Challenging Ontario planting conditions may follow the corn crop through the entire season and cause 2019 harvest disease headaches for growers.
That’s the message Ontario Ministry of Agriculture, Food and Rural Affairs’s plant pathologist Albert Tenuta shared with growers attending a Huron Tractor combine clinic last week at company headquarters at Exeter, Ont. With corn planting ranging from early May to the crop insurance deadline at June 17, Tenuta says variability within fields and across farm operations will make timing fungicide application difficult.

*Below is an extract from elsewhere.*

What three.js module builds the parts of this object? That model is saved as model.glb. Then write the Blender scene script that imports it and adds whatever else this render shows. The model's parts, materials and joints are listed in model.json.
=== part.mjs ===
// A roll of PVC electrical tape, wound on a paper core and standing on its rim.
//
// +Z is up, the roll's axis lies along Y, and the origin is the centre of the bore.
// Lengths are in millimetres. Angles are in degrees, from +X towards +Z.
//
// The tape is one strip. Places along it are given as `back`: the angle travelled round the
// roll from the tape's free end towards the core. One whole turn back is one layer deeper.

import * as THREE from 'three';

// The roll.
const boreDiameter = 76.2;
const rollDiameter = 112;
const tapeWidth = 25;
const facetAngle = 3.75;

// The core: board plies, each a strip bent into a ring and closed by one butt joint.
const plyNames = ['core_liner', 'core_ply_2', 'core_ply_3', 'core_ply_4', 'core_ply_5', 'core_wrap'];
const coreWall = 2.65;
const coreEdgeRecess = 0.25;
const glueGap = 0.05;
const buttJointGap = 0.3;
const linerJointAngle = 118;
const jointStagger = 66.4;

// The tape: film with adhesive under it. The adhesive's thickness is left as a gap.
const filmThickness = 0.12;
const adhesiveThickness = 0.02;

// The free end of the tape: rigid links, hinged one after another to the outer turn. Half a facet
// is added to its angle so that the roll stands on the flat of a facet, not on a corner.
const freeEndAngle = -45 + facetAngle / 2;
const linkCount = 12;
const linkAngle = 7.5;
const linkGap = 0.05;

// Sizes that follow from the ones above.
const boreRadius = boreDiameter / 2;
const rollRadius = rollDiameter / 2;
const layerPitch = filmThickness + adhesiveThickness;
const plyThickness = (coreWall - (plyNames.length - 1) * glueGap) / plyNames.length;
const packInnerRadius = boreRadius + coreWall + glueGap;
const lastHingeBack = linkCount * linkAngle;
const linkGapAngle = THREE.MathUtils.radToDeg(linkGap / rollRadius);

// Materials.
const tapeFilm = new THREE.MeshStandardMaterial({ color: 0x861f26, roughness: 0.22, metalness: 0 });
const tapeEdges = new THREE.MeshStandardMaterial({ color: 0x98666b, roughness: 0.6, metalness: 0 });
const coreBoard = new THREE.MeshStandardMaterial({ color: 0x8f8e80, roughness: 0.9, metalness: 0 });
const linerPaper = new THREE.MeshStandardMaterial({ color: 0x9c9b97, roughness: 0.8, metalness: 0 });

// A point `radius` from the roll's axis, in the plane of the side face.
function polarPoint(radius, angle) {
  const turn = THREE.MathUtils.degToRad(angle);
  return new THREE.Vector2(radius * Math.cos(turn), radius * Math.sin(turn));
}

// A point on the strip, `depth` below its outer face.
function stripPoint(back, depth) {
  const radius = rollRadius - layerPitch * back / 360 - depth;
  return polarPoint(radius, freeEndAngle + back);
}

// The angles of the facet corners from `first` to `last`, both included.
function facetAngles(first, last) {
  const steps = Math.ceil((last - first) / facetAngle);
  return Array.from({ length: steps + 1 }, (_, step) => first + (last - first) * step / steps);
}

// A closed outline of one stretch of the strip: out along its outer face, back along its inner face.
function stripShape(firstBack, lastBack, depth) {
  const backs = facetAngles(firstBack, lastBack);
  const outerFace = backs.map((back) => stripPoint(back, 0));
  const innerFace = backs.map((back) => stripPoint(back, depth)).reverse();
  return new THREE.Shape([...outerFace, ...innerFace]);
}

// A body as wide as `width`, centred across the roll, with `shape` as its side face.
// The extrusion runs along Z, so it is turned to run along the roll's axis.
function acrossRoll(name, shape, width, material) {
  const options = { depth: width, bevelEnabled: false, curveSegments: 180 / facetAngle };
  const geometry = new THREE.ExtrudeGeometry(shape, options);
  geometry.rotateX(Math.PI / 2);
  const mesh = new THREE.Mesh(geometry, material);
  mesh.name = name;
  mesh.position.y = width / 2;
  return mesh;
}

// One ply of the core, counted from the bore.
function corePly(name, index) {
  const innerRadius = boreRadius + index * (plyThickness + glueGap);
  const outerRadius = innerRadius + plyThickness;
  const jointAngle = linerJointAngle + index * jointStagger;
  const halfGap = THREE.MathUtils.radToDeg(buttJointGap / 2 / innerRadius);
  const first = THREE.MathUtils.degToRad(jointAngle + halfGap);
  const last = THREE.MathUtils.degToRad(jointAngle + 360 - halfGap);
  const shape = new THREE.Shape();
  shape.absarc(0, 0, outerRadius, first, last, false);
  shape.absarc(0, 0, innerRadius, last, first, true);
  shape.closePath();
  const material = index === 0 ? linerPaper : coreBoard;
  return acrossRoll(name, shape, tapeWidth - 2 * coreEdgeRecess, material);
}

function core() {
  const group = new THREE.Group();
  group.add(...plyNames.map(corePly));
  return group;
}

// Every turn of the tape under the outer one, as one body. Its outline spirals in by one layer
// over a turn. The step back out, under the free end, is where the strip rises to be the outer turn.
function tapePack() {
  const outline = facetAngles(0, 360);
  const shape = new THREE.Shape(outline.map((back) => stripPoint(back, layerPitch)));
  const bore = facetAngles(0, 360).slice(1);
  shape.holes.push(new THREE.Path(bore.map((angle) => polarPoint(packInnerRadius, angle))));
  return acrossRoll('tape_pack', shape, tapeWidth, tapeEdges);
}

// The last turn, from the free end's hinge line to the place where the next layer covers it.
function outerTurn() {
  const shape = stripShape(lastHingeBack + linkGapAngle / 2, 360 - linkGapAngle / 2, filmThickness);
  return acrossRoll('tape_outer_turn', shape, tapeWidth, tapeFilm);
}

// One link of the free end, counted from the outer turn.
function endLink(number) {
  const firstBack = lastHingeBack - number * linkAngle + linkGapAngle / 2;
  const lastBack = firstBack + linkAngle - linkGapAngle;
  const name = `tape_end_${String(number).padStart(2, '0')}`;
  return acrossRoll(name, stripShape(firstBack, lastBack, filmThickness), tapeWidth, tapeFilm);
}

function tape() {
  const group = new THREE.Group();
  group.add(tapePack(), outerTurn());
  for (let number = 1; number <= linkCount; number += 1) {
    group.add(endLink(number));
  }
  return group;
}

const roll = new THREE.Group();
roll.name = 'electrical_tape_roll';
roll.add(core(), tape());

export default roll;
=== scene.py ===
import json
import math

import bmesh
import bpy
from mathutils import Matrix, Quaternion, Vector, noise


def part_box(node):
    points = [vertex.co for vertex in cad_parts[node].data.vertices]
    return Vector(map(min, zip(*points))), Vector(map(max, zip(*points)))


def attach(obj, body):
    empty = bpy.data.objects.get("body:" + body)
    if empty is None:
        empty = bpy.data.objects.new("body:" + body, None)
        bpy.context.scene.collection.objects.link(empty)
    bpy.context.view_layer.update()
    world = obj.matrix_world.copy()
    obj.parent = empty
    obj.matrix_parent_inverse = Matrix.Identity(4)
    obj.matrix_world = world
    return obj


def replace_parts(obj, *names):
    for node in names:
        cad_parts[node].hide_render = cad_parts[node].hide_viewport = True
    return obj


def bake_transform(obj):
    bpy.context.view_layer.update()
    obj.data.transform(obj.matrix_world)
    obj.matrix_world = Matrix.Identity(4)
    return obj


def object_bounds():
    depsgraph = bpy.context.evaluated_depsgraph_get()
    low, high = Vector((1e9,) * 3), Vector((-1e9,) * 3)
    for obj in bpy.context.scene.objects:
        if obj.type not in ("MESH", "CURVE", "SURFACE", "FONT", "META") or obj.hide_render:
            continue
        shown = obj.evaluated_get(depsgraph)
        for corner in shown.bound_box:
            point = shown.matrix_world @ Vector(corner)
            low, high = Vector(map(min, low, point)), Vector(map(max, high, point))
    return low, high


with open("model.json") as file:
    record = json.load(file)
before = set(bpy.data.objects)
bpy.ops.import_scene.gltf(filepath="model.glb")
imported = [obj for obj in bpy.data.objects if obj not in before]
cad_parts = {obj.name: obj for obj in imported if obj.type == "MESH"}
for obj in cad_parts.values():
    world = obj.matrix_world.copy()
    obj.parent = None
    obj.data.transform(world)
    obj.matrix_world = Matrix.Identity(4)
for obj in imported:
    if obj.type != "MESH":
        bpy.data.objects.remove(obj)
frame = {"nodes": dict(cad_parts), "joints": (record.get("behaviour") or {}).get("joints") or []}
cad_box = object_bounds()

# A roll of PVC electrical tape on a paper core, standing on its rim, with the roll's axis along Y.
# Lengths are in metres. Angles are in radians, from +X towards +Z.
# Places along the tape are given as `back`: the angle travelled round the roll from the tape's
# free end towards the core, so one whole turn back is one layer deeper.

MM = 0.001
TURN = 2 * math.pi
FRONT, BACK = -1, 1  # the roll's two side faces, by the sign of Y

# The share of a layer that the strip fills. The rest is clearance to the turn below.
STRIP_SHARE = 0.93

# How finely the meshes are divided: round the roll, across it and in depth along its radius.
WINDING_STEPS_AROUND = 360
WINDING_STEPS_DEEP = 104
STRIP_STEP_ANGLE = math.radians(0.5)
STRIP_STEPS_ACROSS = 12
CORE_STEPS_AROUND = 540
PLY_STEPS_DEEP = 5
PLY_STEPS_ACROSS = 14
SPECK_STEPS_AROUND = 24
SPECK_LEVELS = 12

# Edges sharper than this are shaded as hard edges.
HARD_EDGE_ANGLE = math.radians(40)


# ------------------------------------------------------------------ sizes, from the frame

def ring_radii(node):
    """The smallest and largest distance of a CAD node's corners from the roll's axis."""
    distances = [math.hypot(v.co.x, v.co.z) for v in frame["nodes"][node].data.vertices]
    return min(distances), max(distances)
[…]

On this episode of RealAgriculture’s Corn School, Tenuta says growers will have to get into their fields and scout often to ensure fungicide applications for gibberella, other ear rots, and leaf diseases are timed correctly. He notes that variability in Ontario’s winter wheat crop has created challenges for fungicide application and corn could also prove difficult.

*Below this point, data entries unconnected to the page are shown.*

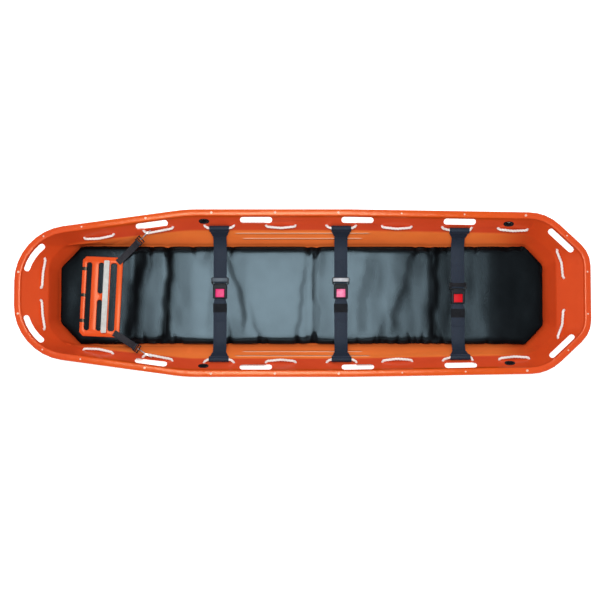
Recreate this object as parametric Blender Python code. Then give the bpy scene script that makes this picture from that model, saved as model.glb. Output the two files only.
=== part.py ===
# Basket stretcher: moulded tub, tube under its rim, laced rope, pad, three belts and a foot rest.
# Metres, +Z up, +X towards the head, origin on the ground under the middle of the tub.

import math

import bmesh
import bpy
import numpy as np
from mathutils import Matrix

MM = 0.001
FIT_GAP = 0.3 * MM

# Tub
LENGTH = 2160 * MM
WIDTH = 630 * MM
HEIGHT = 190 * MM
SHELL_WALL = 4 * MM
SKIRT_DEPTH = 30 * MM
RIM_ROUND = 6 * MM
WALL_START = 29 * MM
WALL_START_DROP = 12 * MM
WALL_FOOT_Z = 104 * MM
FLOOR_Z = 20 * MM

# Plan of the rim
FOOT_END_WIDTH = 454 * MM
TAPER_LENGTH = 643 * MM
TAPER_RADIUS = 600 * MM
FOOT_CUT = 105 * MM
FOOT_RADIUS = 210 * MM
SHOULDER_WIDTH = 600 * MM
NARROWING_LENGTH = 900 * MM
NARROWING_RADIUS = 900 * MM
HEAD_CUT_ALONG = 163 * MM
HEAD_CUT_ACROSS = 150 * MM
SHOULDER_RADIUS = 170 * MM
HEAD_RADIUS = 112 * MM

# Plan of the steep wall's foot, inboard of the rim
WALL_IN_SIDE = 72 * MM
WALL_IN_FOOT = 112 * MM
WALL_IN_HEAD = 112 * MM
WALL_IN_TAPER = 56 * MM
WALL_HEAD_CUT = (91 * MM, 84 * MM)
WALL_HEAD_RADII = (60 * MM, 120 * MM)
WALL_FOOT_CUT = 60 * MM
WALL_FOOT_RADIUS = 80 * MM

# Plan of the floor
FLOOR_WIDTH = 373 * MM
FLOOR_IN_FOOT = 152 * MM
FLOOR_IN_HEAD = 160 * MM
FLOOR_CUT = 84 * MM
FLOOR_HEAD_CUT = 75 * MM
FLOOR_RADIUS = 40 * MM

# Hand slots, high in the wall
SLOT_LENGTH = 122 * MM
SLOT_WIDTH = 19 * MM
SLOT_INSET = 38 * MM
SLOT_CUT_DEPTH = 53 * MM
SLOT_HEAD_SHIFT = -46 * MM
SLOT_FOOT_SHIFT = -22 * MM
SLOT_AT = (0.237, 0.419, 0.596, 0.7745)

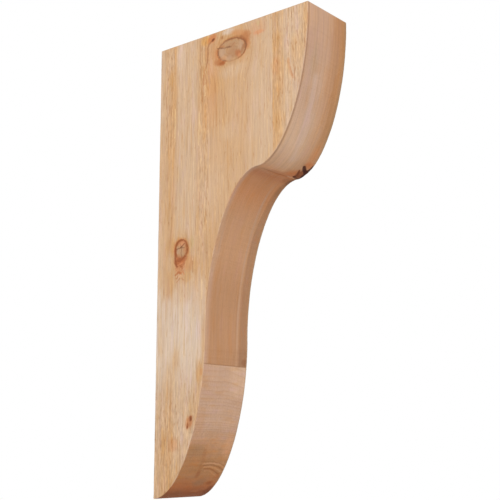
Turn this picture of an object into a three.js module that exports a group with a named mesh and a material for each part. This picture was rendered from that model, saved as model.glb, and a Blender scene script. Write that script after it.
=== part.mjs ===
// Wooden corbel bracket, cut from one length of softwood timber.
// Millimetres. X runs across the thickness, the front looks along -Y, and Z is up.
// The flat back lies in the plane Y = 0, and the origin is the middle of that face.

import * as THREE from "three";

// The timber's thickness, and the small easing of its long edges
const THICKNESS = 89;
const EASED_EDGE = 0.8;

// The sawn front, from the top down. Each sweep moves towards the wall by its reach
// while it falls by its drop: an upper bulge, a hollow and a lower bulge.
const UPPER_BULGE = { reach: 85.5, drop: 207 };
const HOLLOW = { reach: 89, drop: 214.5 };
const LOWER_BULGE = { reach: 90.5, drop: 215 };

// How full each sweep is: its end tangents, as shares of its reach and of its drop
const LEVEL_FULLNESS = 0.494;
const UPRIGHT_FULLNESS = 0.534;

// Straight steps along each sweep
const SWEEP_STEPS = 40;

const PROJECTION = UPPER_BULGE.reach + HOLLOW.reach + LOWER_BULGE.reach;
const HEIGHT = UPPER_BULGE.drop + HOLLOW.drop + LOWER_BULGE.drop;
const TOP = HEIGHT / 2;
const BOTTOM = -HEIGHT / 2;

const CEDAR = new THREE.MeshStandardMaterial({
  color: 0xd3a983,
  roughness: 0.82,
  metalness: 0,
});

// A bulge leaves its upper end straight down and arrives level at its lower end.
function bulge(outline, from, size) {
  const to = { out: from.out - size.reach, up: from.up - size.drop };
  outline.bezierCurveTo(
    from.out,
    from.up - UPRIGHT_FULLNESS * size.drop,
    to.out + LEVEL_FULLNESS * size.reach,
    to.up,
    to.out,
    to.up,
  );
  return to;
}

// A hollow leaves its upper end level and arrives straight down at its lower end.
function hollow(outline, from, size) {
  const to = { out: from.out - size.reach, up: from.up - size.drop };
  outline.bezierCurveTo(
    from.out - LEVEL_FULLNESS * size.reach,
    from.up,
    to.out,
    to.up + UPRIGHT_FULLNESS * size.drop,
    to.out,
    to.up,
  );
  return to;
}

// The side view: distance out from the wall across, height up
function sideOutline() {
  const outline = new THREE.Shape();
  const topFront = { out: PROJECTION, up: TOP };
  outline.moveTo(0, BOTTOM);
  outline.lineTo(0, TOP);
  outline.lineTo(topFront.out, topFront.up);
  const belowUpperBulge = bulge(outline, topFront, UPPER_BULGE);
  const belowHollow = hollow(outline, belowUpperBulge, HOLLOW);
  bulge(outline, belowHollow, LOWER_BULGE);
  return outline;
}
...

“Growers will need to be more vigilant,” says Tenuta. He’s seeing a scenario similar to what growers witnessed in 2018 where delayed emergence lead to a late maturing corn crop. Slow crop development combined with cool, wet conditions allowed for gibberella infection at silking and slow grain fill that devastated many cornfields. (Story continues below)
Weather throughout the remainder of the growing season will play a key role in what transpires, but Tenuta advises growers to keep a close eye on all their fields to ensure their first application — at silking, before silk browning — is timed properly to manage potential ear rots.